● **EXERCISE DESCRIPTION**: From the entries below, list each line with "this".

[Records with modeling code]
▶

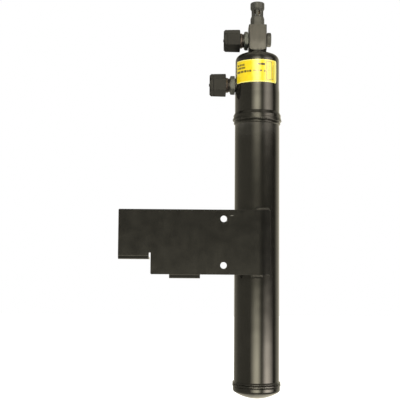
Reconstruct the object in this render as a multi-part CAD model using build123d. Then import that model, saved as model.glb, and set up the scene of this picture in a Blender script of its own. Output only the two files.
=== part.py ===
from build123d import *
import os
from math import acos, cos, degrees, radians, sin, sqrt, tan

# Receiver drier of a vehicle air conditioner: a welded steel bottle with a drawn top cup,
# a square outlet block, two capped hex ports, a spring-loaded relief valve and a folded
# mounting bracket. Sizes are in millimetres.
# The shape is drawn about the bottle's axis with heights measured up from the lowest point
# of the bottom head. It is written out in the bracket's frame: the origin is midway between
# the two bolt holes on the bracket's front face, +Z runs up the bottle and +Y away from the
# face that bolts to the vehicle.

# Bottle: tube and its two lap joints
tube_d = 63.5
tube_length = 385.5
shell_wall = 2.0
lap_gap = 0.1
lap_length = 7.5

# Bottom head
head_overhang = 1.35
head_height = 16.6
head_knuckle = 5.0
head_crown = 70.0
swage_length = 6.0
swage_taper = 3.0
tube_foot_rise = 1.0

# Top cup, heights measured from its belled lower edge
bell_length = 7.5
bell_taper = 7.0
cup_step_height = 44.0
cup_step_taper = 3.0
cup_step_in = 0.45
cup_bend = 4.0
cup_shoulder = 10.0
cup_cone_angle = 21.5
cup_land_d = 30.0
cup_height = 99.4

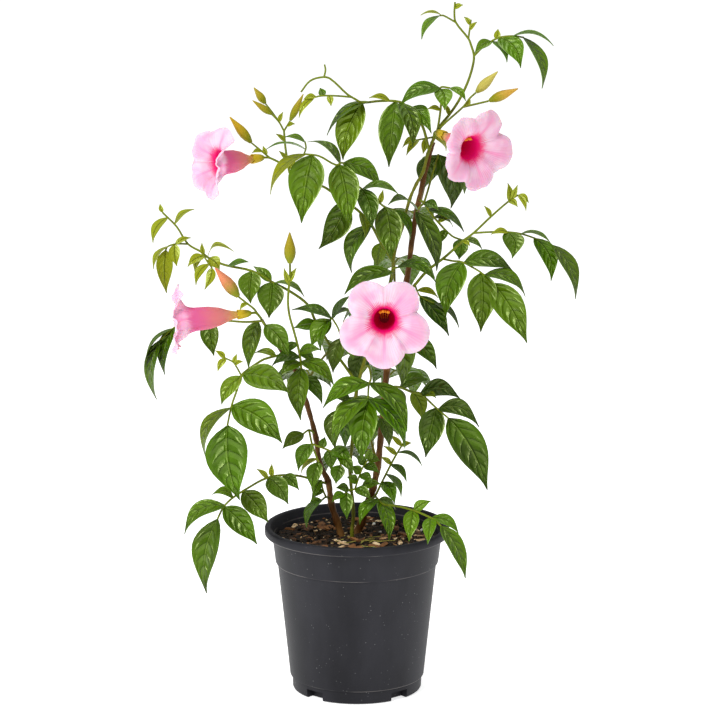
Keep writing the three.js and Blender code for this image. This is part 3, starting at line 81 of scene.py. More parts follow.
class Tone(Enum):
    """How old a leaflet is, how yellow its tissue is and how light it is drawn, partly as painted light and
    shade.
    """

    GROWN = (0.0, 0.42, 0.1)
    # Painted shade: a low light for leaves that hang in shade.
    DEEP = (0.0, 0.15, 0.0)
    # Painted light: a high light for leaves that shine in the light.
    BRIGHT = (0.0, 0.85, 0.05)
    LIGHT = (0.35, 0.75, 0.5)
    YOUNG = (0.95, 0.7, 0.4)
    UNDERSIDE = (0.1, 0.6, 0.3)


@dataclass(frozen=True)
class Sight:
    """The view in which the places of stems and leaves were read."""

    eye: Place = (2.5, -2600.0, 826.0)
    pitch: float = math.radians(11.9)
    focal: float = 3240.0
    centre: float = 360.0
    mm_per_px: float = 0.8306
    stretch: float = 1.5

    def point(self, x: float, y: float, depth: float) -> Vector:
        """Find the point seen at a place in the picture.

        Args:
            x: Picture place, px from the left.
            y: Picture place, px from the top.
            depth: How far behind the pot's axis the point lies, mm.

        Returns:
            The point, mm.
        """
        rise = (self.centre - y) / self.focal
        away = math.cos(self.pitch) + math.sin(self.pitch) * rise
        reach = (depth - self.eye[1]) / away
        across = self.eye[0] + reach * (x - self.centre) / self.focal
        height = self.eye[2] + reach * (math.cos(self.pitch) * rise - math.sin(self.pitch))
        return Vector((across, depth, height))

    def shift(self, right: float, down: float) -> Vector:
        """Return the way (mm) that is seen as a shift (px) to the right and down."""
        up = Vector((0, math.sin(self.pitch), math.cos(self.pitch)))
        return (Vector((right, 0, 0)) - up * down) * self.mm_per_px

    def drawn(self, place: Place) -> Vector:
        """Return the point of the plant (mm) at a drawn place: picture x, y and drawn depth."""
        return self.point(place[0], place[1], place[2] * self.stretch)


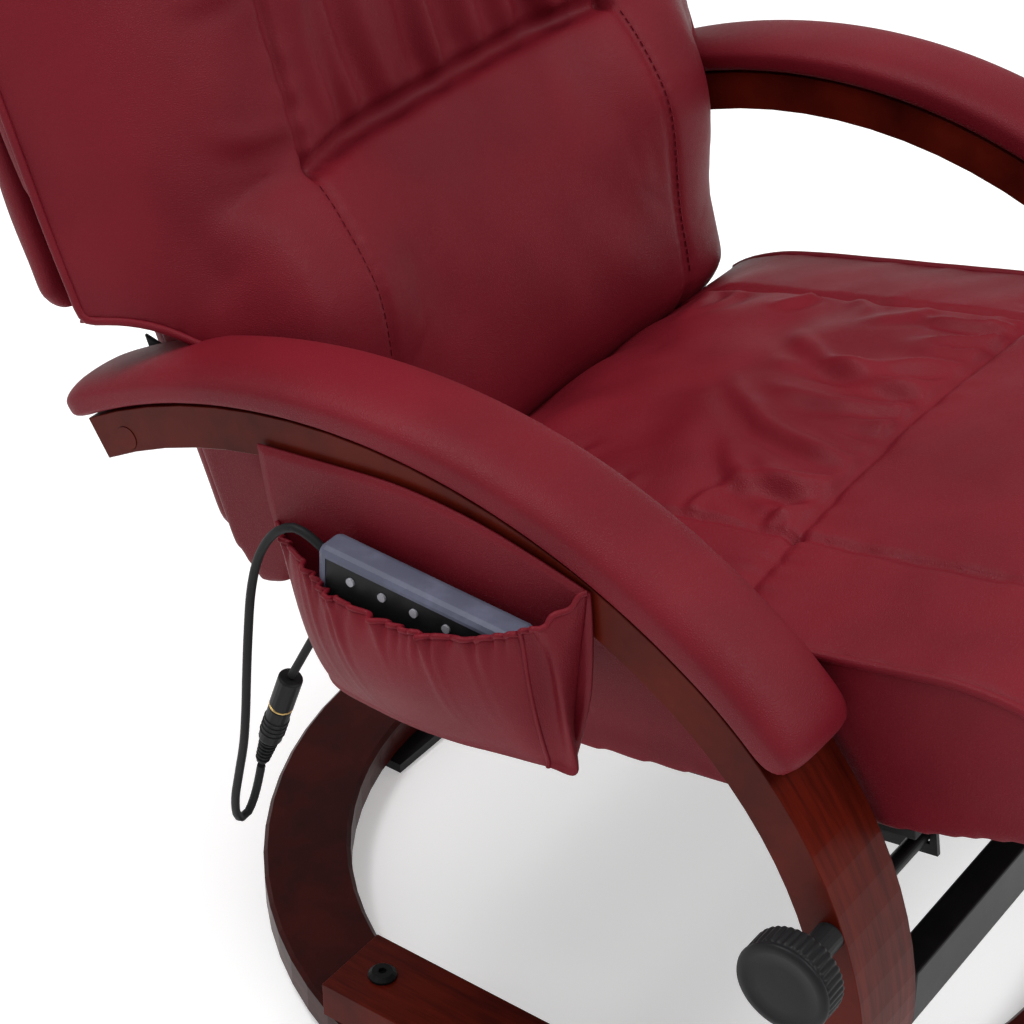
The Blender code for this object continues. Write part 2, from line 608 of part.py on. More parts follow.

◀

● **CORRECT RESPONSE**:
Reconstruct the object in this render as a multi-part CAD model using build123d. Then import that model, saved as model.glb, and set up the scene of this picture in a Blender script of its own. Output only the two files.
Keep writing the three.js and Blender code for this image. This is part 3, starting at line 81 of scene.py. More parts follow.
The Blender code for this object continues. Write part 2, from line 608 of part.py on. More parts follow.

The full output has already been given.